也许这一次喜鹊真的感应到了我的心情,我竟然求仁得仁,不过几秒那种感觉再次袭来。天,第三次!我忍不住回头看了一眼,它就落在我右手边的树上,而且是离我最近的那个树杈,直线距离不到两米!“这喜鹊,还真是傻,居然迷恋一把黑伞!”我嘴里嘀咕着,脚下却没停。我满心以为这只喜鹊发现自己行迹暴露,定会惊慌逃去。毕竟,我可是高等生命,体型和智力胜过这只鸟几十倍,它该明白这样的恶作剧必须适可而止,否则会招来杀身之祸。

可惜,我太高估自己的威慑力了,我还没往前走两步,喜鹊又用翅膀刮我的伞,第四次!这不是笨,也不是傻,是故意的!喜鹊,你居然袭击我?我终于明白,原来喜鹊是把我当成侵犯它领地的敌人,这还了得?这明明是人类的城市,这里也是人类的校园,人类对你友善,并不代表你可以喧宾夺主!我立时火冒三丈,这只鸟儿实在是不知天高地厚!

我停下脚步,喜鹊就落在我左边的树枝上,依然只有两米的距离,看来它是一路跟着我的。它瞪着一双乌黑溜圆的小眼睛,直直看着我,丝毫没有以弱敌强时应有的畏惧,反而还带着一种不容置疑的霸气,仿佛它才是这片树林天经地义的主人。这还是一只鸟和一个人的“战斗”吗?鸟儿不该是见到人类就惊慌逃命的吗?为什么此时此刻,在这只鸟眼中,我成了弱者,而它,高高在上!

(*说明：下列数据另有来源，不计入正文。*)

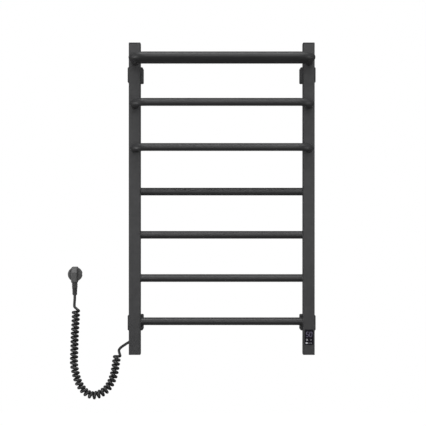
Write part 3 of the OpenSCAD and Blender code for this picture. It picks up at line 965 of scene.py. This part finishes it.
def add_plug_grip(piece, x, low_z, high_z, front, rear):
    """The grip across the disc: grooved sides, and a front that slopes back at its upper end."""
    foot, slope = low_z + GRIP_RISE, high_z - GRIP_SLOPE
    # Height, how far the sides are drawn in, how far the front stands back, and corner radius
    steps = [
        (foot, 3.4, 3.4, 2.4), (foot + 0.3, 1.8, 1.7, 2.8),
        (foot + 1, 0.7, 0.6, 3), (foot + 2.4, 0, 0, 3),
    ]
    for k in range(GRIP_GROOVES):
        groove = foot + 7 + 5 * k
        steps += [(groove, 0, 0, 3), (groove + 0.4, 0.8, 0, 2.6)]
        steps += [(groove + 1.2, 0.8, 0, 2.6), (groove + 1.6, 0, 0, 3)]
    steps += [
        (slope - 0.6, 0, 0, 3), (slope, 0, 0.2, 3), (high_z - 2.4, 0.2, 7.8, 2.6),
        (high_z - 1, 1, 9.2, 2.4), (high_z - 0.3, 2.4, 10.8, 2), (high_z, 4, 12.4, 1.6),
    ]
    rings = []
    for height, narrower, back, corner in steps:
        y_front = front + back
        outline = rounded_rect(GRIP_W - narrower, rear - y_front, corner)
        rings.append(at_z(outline, x, (y_front + rear) / 2, height))
    piece.loft(rings)


def make_plug():
    """An angled plug: a notched disc with a full rim, an upright grip and a grooved neck."""
    low, high = box_mm("plug_body")
    pin_low, pin_high = box_mm("plug_pins")
    x, _, z = middle_of(pin_low, pin_high)
    face_y = pin_low.y
    piece = Piece("angled_plug")
    add_plug_disc(piece, x, face_y, z, (high.x - low.x) / 2)
    add_plug_neck(piece, x, low.z)
    add_plug_grip(piece, x, low.z, high.z, low.y, face_y - 5)
    return piece.finish([FINISH["plug_plastic"]], "plug_plastic", "wall_side", replaced=("plug_body",))


def make_plug_boot():
    """The soft, ribbed boot below the plug's neck."""
    low, high = box_mm("plug_strain_relief")
    profile = ribbed(high.z - low.z, 6.7, 6.1, 4, 0.8)
    piece = Piece("plug_boot")
    piece.loft(turned(profile, ((low.x + high.x) / 2, CORD_Y, high.z), (0, 0, -1), sides=40))
    return piece.finish(
        [FINISH["soft_black_plastic"]], "soft_black_plastic", "wall_side",
        replaced=("plug_strain_relief",),
    )


def make_earth_clips():
    """Two sprung strips in the disc's upper and lower notches."""
    low, high = box_mm("plug_earth_clips")
    x, _, middle_z = middle_of(low, high)
    half_w = (high.x - low.x) / 2
    piece = Piece("earth_springs")
    for side in (-1, 1):
        rings = []
        for k in range(13):
            share = k / 12
            bow = 0.6 * math.sin(math.pi * share)
            y = low.y + (high.y - low.y) * share
            z = middle_z + side * ((high.z - low.z) / 2 - 0.65 + bow - CLIP_T / 2)
            rings.append(at_y(rounded_rect(2 * half_w, CLIP_T, 0.2, 2), x, y, z))
        piece.loft(rings)
    return piece.finish(
        [FINISH["nickel_plate"]], "nickel_plate", "wall_side", replaced=("plug_earth_clips",),
    )


plug = make_plug()
plug_boot = make_plug_boot()
earth_springs = make_earth_clips()


# ---- Floor, light and view, in metres ----

FLOOR_HALF = 6.0
FLOOR_HEIGHT = -1.6
FLOOR_GLOW = 0.9
EVEN_LIGHT = 0.09
AIM = (0, -0.06, 0)
SIDE_AIM = (0, -0.06, 0.2)
# Name, place, aim, width and height, and power in watts
LIGHTS = [
    ("front_softbox", (0, -4.05, 0.35), AIM, (2.5, 2.5), 32),
    ("top_front_strip", (-0.38, -1.86, 1.84), AIM, (2.6, 0.4), 10),
    ("top_strip", (-0.27, -1.33, 2.25), AIM, (2.6, 0.4), 21),
    ("top_rear_strip", (-0.14, -0.72, 2.51), AIM, (2.6, 0.4), 15),
    ("left_strip", (-2.5, -0.5, -0.6), SIDE_AIM, (0.6, 1.6), 17),
    ("right_strip", (2.5, -0.5, -0.6), SIDE_AIM, (0.6, 1.6), 11),
    ("right_top_strip", (1.45, -0.9, 1.99), AIM, (0.4, 0.8), 6),
    ("rear_softbox", (0.4, 3.1, 1.6), AIM, (1.6, 1.6), 80),
]
# This one fills the back of the object, and would glare along its upper faces in the front view
NO_GLOSS = ("rear_softbox",)


def make_floor():
    """A plain pale floor that neither lights the object nor shows in its gloss."""
    corners = [(-1, -1), (1, -1), (1, 1), (-1, 1)]
    mesh = bpy.data.meshes.new("floor")
    points = [(x * FLOOR_HALF, y * FLOOR_HALF, FLOOR_HEIGHT) for x, y in corners]
    mesh.from_pydata(points, [], [(0, 1, 2, 3)])
    floor = bpy.data.objects.new("floor", mesh)
    material, _, shader, _ = shade("floor_paint", (0.9, 0.9, 0.9), 0.8)
    shader.inputs["Emission Color"].default_value = (1, 1, 1, 1)
    shader.inputs["Emission Strength"].default_value = FLOOR_GLOW
    mesh.materials.append(material)
    scene.collection.objects.link(floor)
    floor.visible_diffuse = False
    floor.visible_glossy = False


def make_light(name, place, aim, size, power):
    """A rectangular area light that the camera doesn't see."""
    light = bpy.data.lights.new(name, "AREA")
    light.shape = "RECTANGLE"
    light.size, light.size_y = size
    light.energy = power
    lamp = bpy.data.objects.new(name, light)
    lamp.location = place
    lamp.rotation_euler = (Vector(aim) - Vector(place)).to_track_quat("-Z", "Y").to_euler()
    lamp.visible_camera = False
    lamp.visible_glossy = name not in NO_GLOSS
    scene.collection.objects.link(lamp)


def make_world():
    """White behind the object, and a dimmer even light on it."""
    world = bpy.data.worlds.new("studio")
    world.use_nodes = True
    tree = world.node_tree
    tree.nodes.clear()
    white = tree.nodes.new("ShaderNodeBackground")
    white.inputs["Color"].default_value = (1, 1, 1, 1)
    white.inputs["Strength"].default_value = 1.0
    even = tree.nodes.new("ShaderNodeBackground")
    even.inputs["Color"].default_value = (1, 1, 1, 1)
    even.inputs["Strength"].default_value = EVEN_LIGHT
    path = tree.nodes.new("ShaderNodeLightPath")
    mix = tree.nodes.new("ShaderNodeMixShader")
    out = tree.nodes.new("ShaderNodeOutputWorld")
    tree.links.new(path.outputs["Is Camera Ray"], mix.inputs["Fac"])
    tree.links.new(even.outputs["Background"], mix.inputs[1])
    tree.links.new(white.outputs["Background"], mix.inputs[2])
    tree.links.new(mix.outputs["Shader"], out.inputs["Surface"])
    scene.world = world


make_floor()
for light_row in LIGHTS:
    make_light(*light_row)
make_world()
scene.view_settings.view_transform = "Standard"
scene.view_settings.look = "None"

“你这个喜鹊,你……”我本来想说,“你这个喜鹊成精了吗?”可喜鹊的小眼神凛然不可冒犯,看样子是时刻准备再次攻击。我猛然一惊,一股久违的恐惧似是受了某种神秘的召唤,瞬间落在心头,那是年幼时被一只大公鸡连日“追杀”的恐怖记忆。我下意识转了身,紧走几步拐弯出北门,喜鹊又在我身后叫了几嗓子,我没品味出那叫声是胜利的欢呼,还是对我的警告。

直到坐上车我仍然惊魂未定,回想这短短两分钟的“遭遇战”,觉得实在不可思议。区区一只喜鹊竟也有如此疯魔的时候,敢在人类的“地盘儿”上对人类 “下毒手”,真是大千世界,无奇不有!

曾几何时,城市被认为是人类的绝对领地,可谁又能想到,只是风云微转,鸟兽们便“狂飙突进”。疫情初期,曾有一则逸事轰动全国:武汉封城后,有人看见一只野猪在二环路上狂奔。要知道那可是二环,平日里车水马龙,别说一只猪,只怕连一辆车都未必能走得麻溜。可是今夕何夕,“敌进我退”,城市仿佛换了天地,以生物圈霸主自居的人类,正面临着前所未有的挑战。如此看来,这座远在郊区的校园落入鸟雀们的“魔掌”大约也是在劫难逃。也许两个月后,待师生重返校园之时,保卫处的彪形大汉们须得在树林周围立个警示牌,好提醒来来往往的人们——小心喜鹊。